Using high voltage swash servos, they’re connected in the same place as we did in the last setup.
Now, assuming we’re using a lower voltage tail servo, we’ll connect it to the top half of the power bus.
The lower voltage is delivered to top half of the bus via a BEC –
plug the input into the PWR-HV port, and the output into the PWR-LV port.
The throttle is connected to IO AT as usual, and the Tail servo into the low voltage tail port.
If you’re running entirely low voltage servos, connect the power bus directly to your 5 volt battery and
connect your servos the same way as you would if you were running all high voltage servos.
When it comes to connecting your SBUS or satellite receivers,
there’s no difference in the connection whether you’re using the power bus or not,
they both are connected in the SAT RX port on the side of the SK 720,
using an SBUS adapter when necessary.
Traditional Receivers are connected directly to the SK 720 as well.
However, the receiver connections use the ports normally connected to BUS C and D,
so you won’t be able to use the auxiliary ports on the Power BUS.

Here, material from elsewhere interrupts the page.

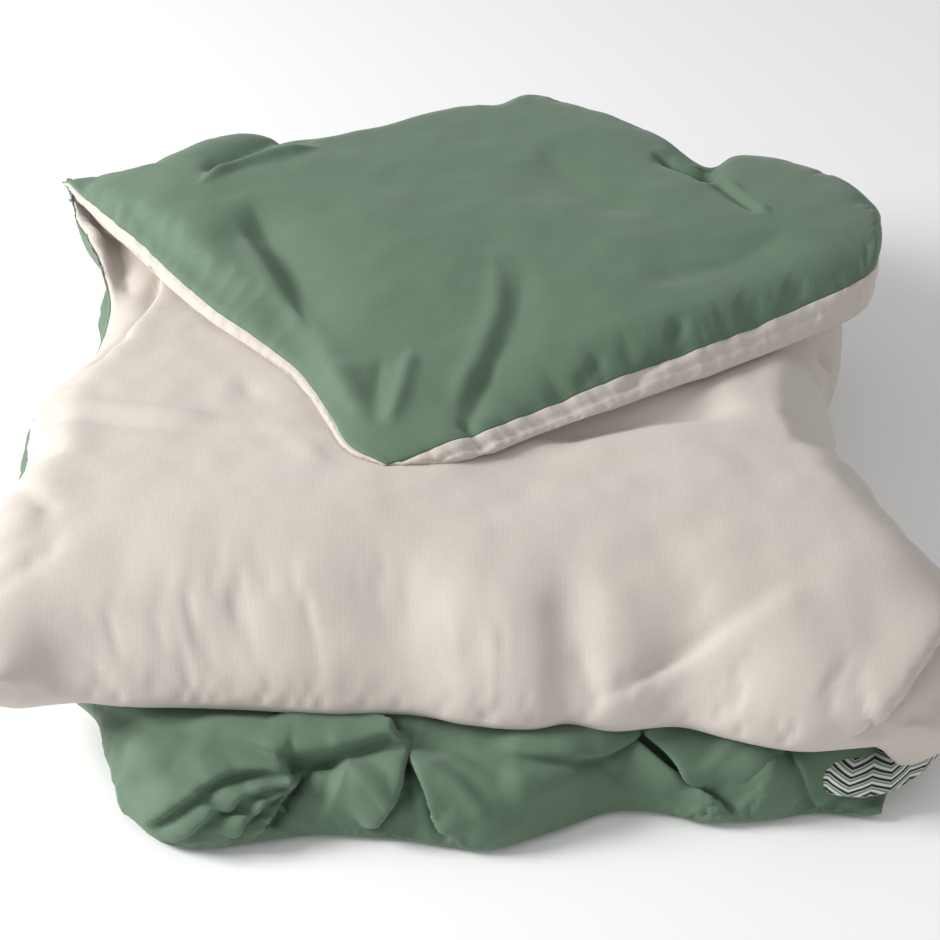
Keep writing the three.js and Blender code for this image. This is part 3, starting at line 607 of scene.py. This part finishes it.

For instructions on how to connect a traditional receiver to the SK 720, watch our traditional receiver video.
Finally, I’ll show you how to use the soft-switch power bus.
Removing the jumper plug from the red and yellow wires sends power to the power bus.
This function is useful if you’d like to power up your servos and SK 720 from outside the canopy.
If you have any questions regarding the power bus, the SK 720 or any of the Skookum Robotics products,
send us an email at firstname.lastname@example.org, or check the wiki at skookumrobotics.com/wiki.
Thanks for watching.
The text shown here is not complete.